Sunday afternoons in the summer were spent at our relatives, often eating homemade ice cream or watermelon under the shade trees. In the winter we played tag or sometimes played cards.
They were only a few drive-in restaurants but they often had real carhops. If you went to a movie anywhere besides the city, you went to a drive-in theater. Once my teenage cousins got me in by having me ride in the trunk The first restaurant I remember was the Dinette in East Bend, NC. Going to town sometimes meant a grilled cheese at the Woolworths' lunch counter.
The big city of Winston-Salem had a magical Sears Roebuck store that had everything you could imagine needing. The city also had movie theaters and a K&W restaurant which my mother loved. The first fast food restaurant on our side of Winston-Salem was a Burger King.
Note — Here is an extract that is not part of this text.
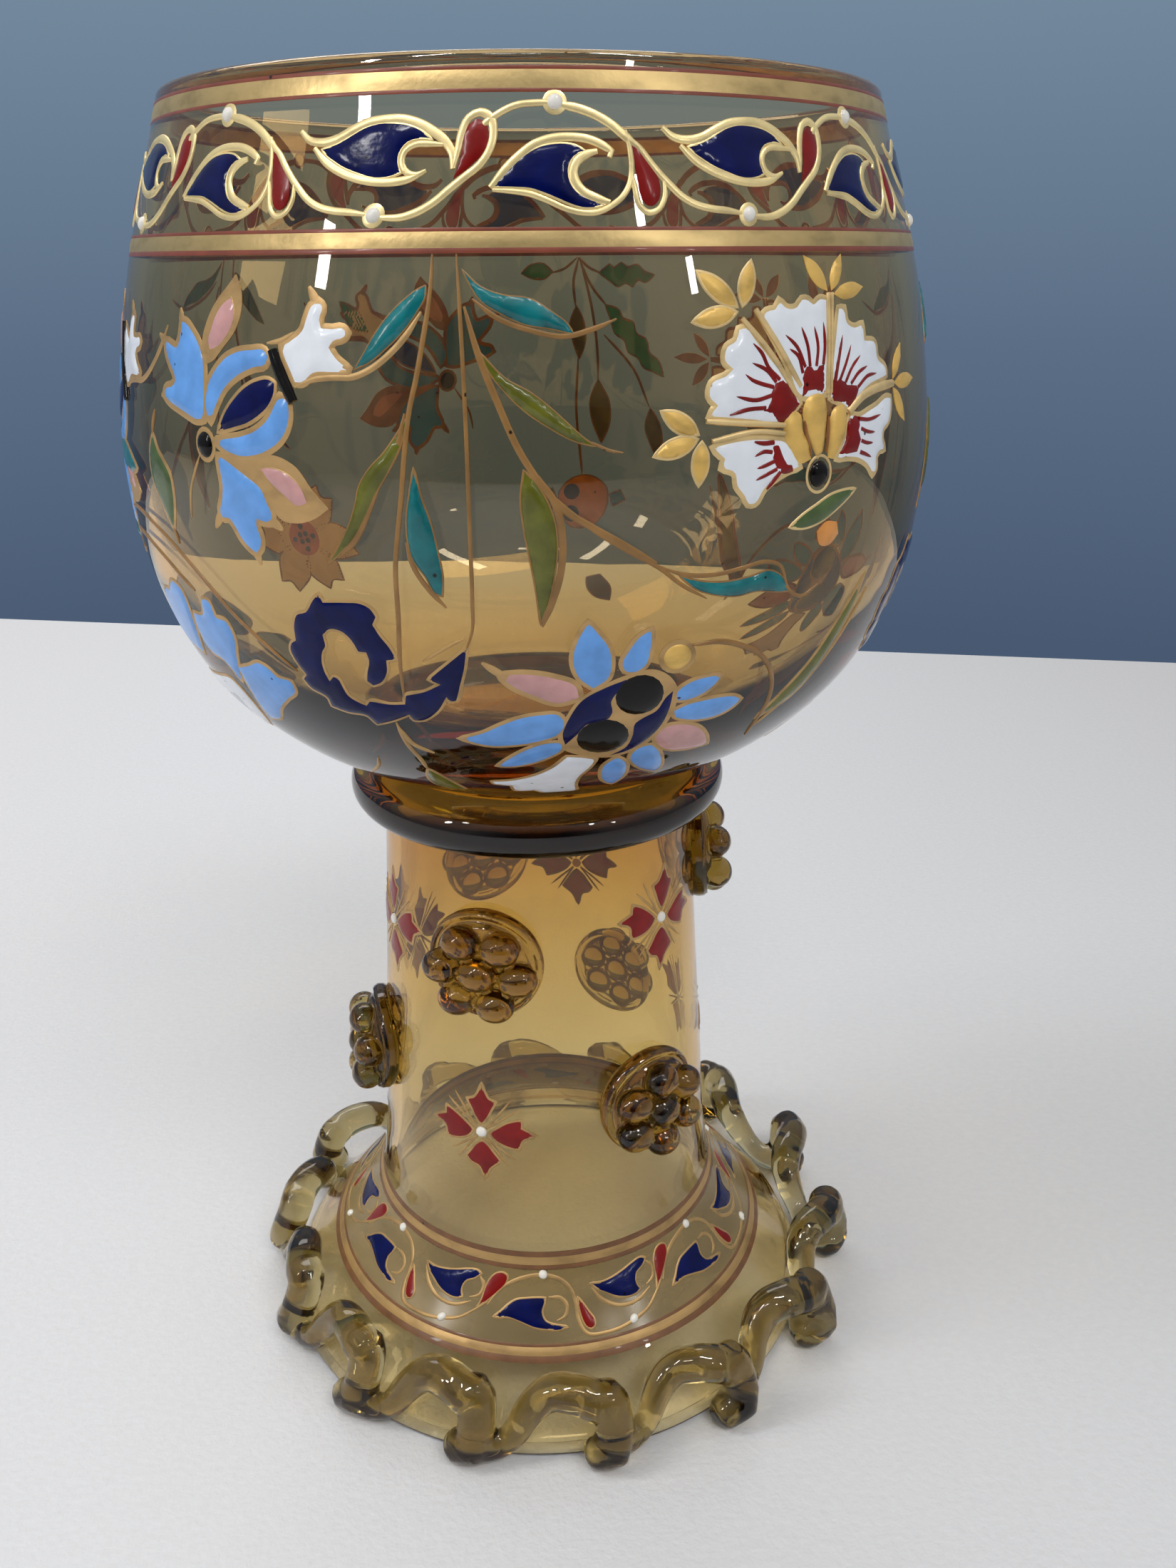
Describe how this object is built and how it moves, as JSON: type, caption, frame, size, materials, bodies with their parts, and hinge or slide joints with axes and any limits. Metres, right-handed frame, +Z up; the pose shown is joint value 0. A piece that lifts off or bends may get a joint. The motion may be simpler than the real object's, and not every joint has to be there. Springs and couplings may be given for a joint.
{
  "type": "roemer wine glass",
  "caption": "Wine glass with a round bowl on a wide hollow stem that flares into its foot, with a ring at the joint, raspberry prunts and a wavy thread round the foot.",
  "frame": {"origin": "centre of the flat ring that the foot stands on", "axes": "+Z up through the middle of the bowl, -Y towards the side that the picture shows, +X to its right"},
  "size_m": [0.0908, 0.0908, 0.155],
  "materials": {
    "bowl_glass": "clear pale olive glass, enamelled and gilt outside",
    "collar_glass": "clear dark amber glass",
    "stem_glass": "clear amber glass, enamelled and gilt outside",
    "thread_glass": "clear smoky olive glass",
    "prunt_glass": "clear smoky amber glass"
  },
  "bodies": {
    "root": {"bowl": "bowl_glass", "collar_ring": "collar_glass", "stem_foot": "stem_glass", "foot_thread": "thread_glass", "prunt_1": "prunt_glass", "prunt_2": "prunt_glass", "prunt_3": "prunt_glass", "prunt_4": "prunt_glass", "prunt_5": "prunt_glass", "prunt_6": "prunt_glass"}
  },
  "joints": []
}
It arrived about the same time that the first shopping center with a supermarket was built. The Krispy Kreme might have gotten there first.
We had relatives who heated with coal and others who had an oil stove with mica window for their main heat. One relative only had an outhouse and no indoor plumbing.
Most roads were two lanes and when you went on a long trip to beach, you packed your meals to eat along the way. I learned early to navigate with paper maps and watch at night for lights shining on the power lines so mother would know to dim her lights.
Ten years after Whiskers first came and I returned from my first year from military school, the world had changed. Supermarkets were on their way to taking the grocery business but we still had a farmer come to the backdoor a couple of times a month selling homemade butter. For a while longer glass bottles of milk continued to show up on our steps.
I could walk up to Mount Airy's main street and find a couple of hardware stores, Robby's Army Surplus store, Flip Ree's Men's Clothing, Floyd's Barber Shop, the post office, the police department, two movie theaters, a couple of newspapers, Snappy Lunch, a furniture store, jewelry stores, a big department store. at least two banks and a few other restaurants.
When I went away to college in 1967, I got to visit the one room showroom of LL Beans. I came home with a catalog. Mail order was just beginning.
No one imagined that they would one day do most of their shopping by having cardboard boxes delivered to their houses.I never dreamed that a pandemic would lead us to having four cats and no Christmas tree, but that is another story.
I remember when things were very different.